### SOURCE EXCERPT ###

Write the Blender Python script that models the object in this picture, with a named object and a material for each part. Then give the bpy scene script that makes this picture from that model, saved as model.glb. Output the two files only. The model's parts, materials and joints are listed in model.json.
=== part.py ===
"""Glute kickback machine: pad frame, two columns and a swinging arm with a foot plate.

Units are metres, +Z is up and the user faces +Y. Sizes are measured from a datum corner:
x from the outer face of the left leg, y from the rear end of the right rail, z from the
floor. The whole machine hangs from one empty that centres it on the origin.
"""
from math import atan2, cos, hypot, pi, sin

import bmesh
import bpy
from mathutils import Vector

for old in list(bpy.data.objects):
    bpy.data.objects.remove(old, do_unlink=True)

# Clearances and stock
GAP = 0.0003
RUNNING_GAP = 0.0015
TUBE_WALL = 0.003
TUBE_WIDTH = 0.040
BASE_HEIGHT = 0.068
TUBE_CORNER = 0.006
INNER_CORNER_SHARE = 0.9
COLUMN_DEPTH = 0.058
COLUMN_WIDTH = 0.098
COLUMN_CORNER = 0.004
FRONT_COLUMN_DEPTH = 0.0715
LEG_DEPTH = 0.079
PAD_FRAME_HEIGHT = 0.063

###

Output the whole listing above again, word for word.

Write the Blender Python script that models the object in this picture, with a named object and a material for each part. Then give the bpy scene script that makes this picture from that model, saved as model.glb. Output the two files only. The model's parts, materials and joints are listed in model.json.
=== part.py ===
"""Glute kickback machine: pad frame, two columns and a swinging arm with a foot plate.

Units are metres, +Z is up and the user faces +Y. Sizes are measured from a datum corner:
x from the outer face of the left leg, y from the rear end of the right rail, z from the
floor. The whole machine hangs from one empty that centres it on the origin.
"""
from math import atan2, cos, hypot, pi, sin

import bmesh
import bpy
from mathutils import Vector

for old in list(bpy.data.objects):
    bpy.data.objects.remove(old, do_unlink=True)

# Clearances and stock
GAP = 0.0003
RUNNING_GAP = 0.0015
TUBE_WALL = 0.003
TUBE_WIDTH = 0.040
BASE_HEIGHT = 0.068
TUBE_CORNER = 0.006
INNER_CORNER_SHARE = 0.9
COLUMN_DEPTH = 0.058
COLUMN_WIDTH = 0.098
COLUMN_CORNER = 0.004
FRONT_COLUMN_DEPTH = 0.0715
LEG_DEPTH = 0.079
PAD_FRAME_HEIGHT = 0.063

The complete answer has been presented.